We can learn many lessons from studying the continuous radical Mapuche struggle, elements of which could undoubtedly contribute to the insurrectionary struggle against all authority. Its rhythm of war is already an
example to follow, intensifying and diversifying the combat, on the one hand against the centuries of dispossession that still continue, and on the other hand in response to the repressive assaults.

For example, in April 2016 while the State, its public prosecutors, police and intelligence agencies were still celebrating and boasting following the arrest of a group of communeros accused of participating in an incendiary attack where two landowners died (2015), Mapuche resistance groups carried out various incendiary attacks in defiance of the authorities, demonstrating that imprisonment is not synonymous with defeat and that the struggle continues and intensifies.

Something also important to consider is that this continuous action despite the arrests and murders of Mapuche comuneros, the raids and endless harassment of communities, and even the betrayal of Mapuches who
ended up collaborating with the State, does not necessarily have anything to do with a military professionalization of the Mapuche – although the authorities try to present it this way. On the contrary, it is individuals and collectives that with ingenuity and decisiveness take an active part in the radical struggle without giving truce to the enemy in a war that begins within the same communities that have made advances in reclaiming territory and resisting the police onslaughts.

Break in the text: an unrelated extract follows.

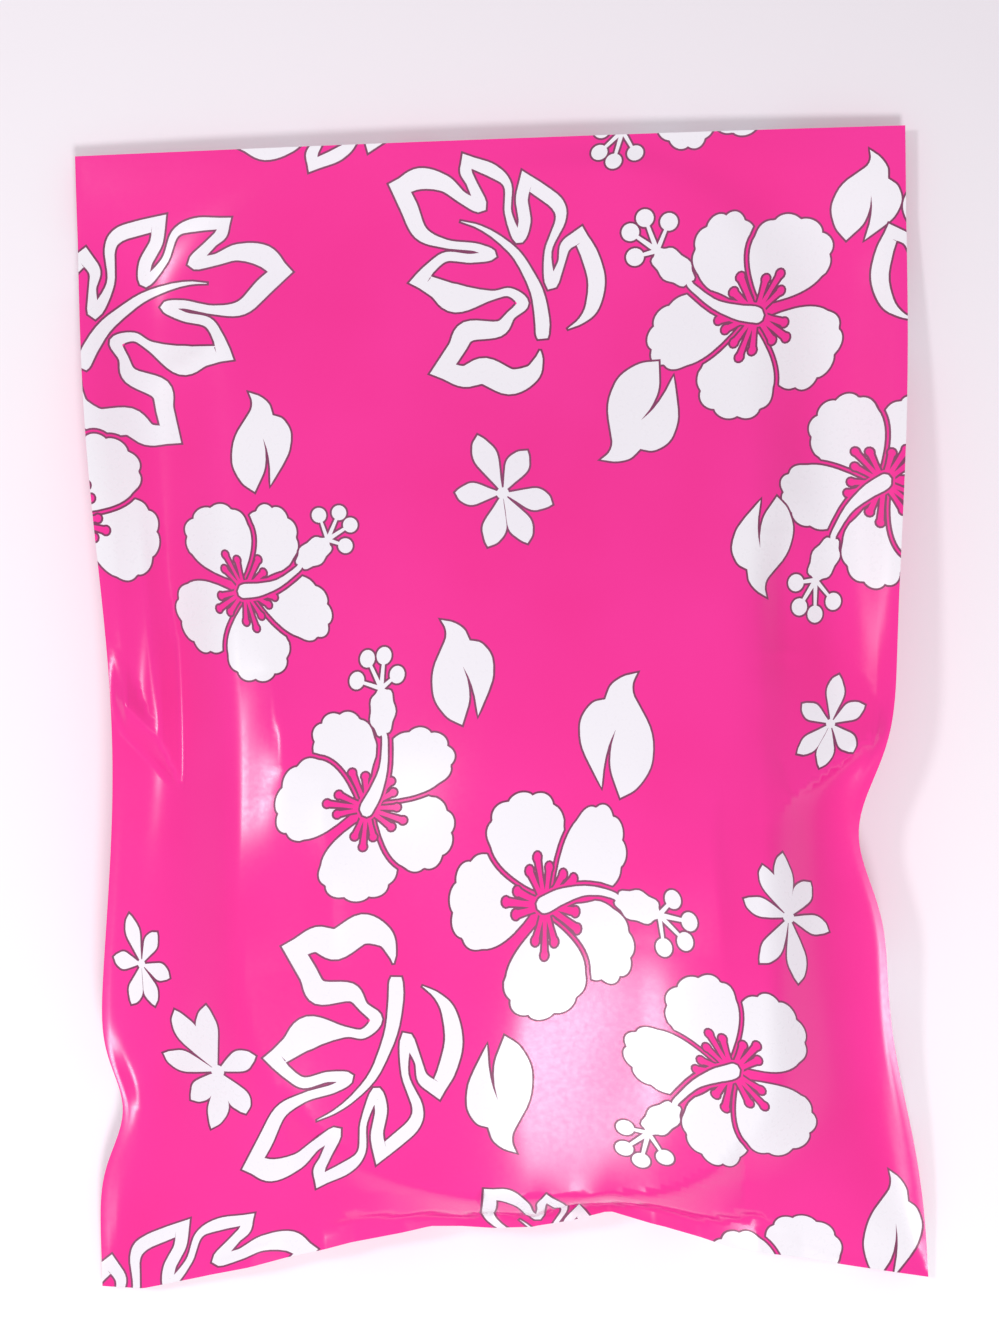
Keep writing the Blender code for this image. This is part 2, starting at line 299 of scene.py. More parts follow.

Their attitude in the struggle, their rhythm of war, are an example for us. Bringing the war everywhere from our position of continual confrontation is something that is undoubtedly feared by authority. How much stronger we would be if more compañerxs had this attitude of breaking from their own routine and comfort, to unleash their rage against domination, to return the blows of the enemy and to give everything to
the permanent insurrection against power.

We have the experience close to us and the desire and conviction within us.

In the forests, fields and cities …To spread the war against domination!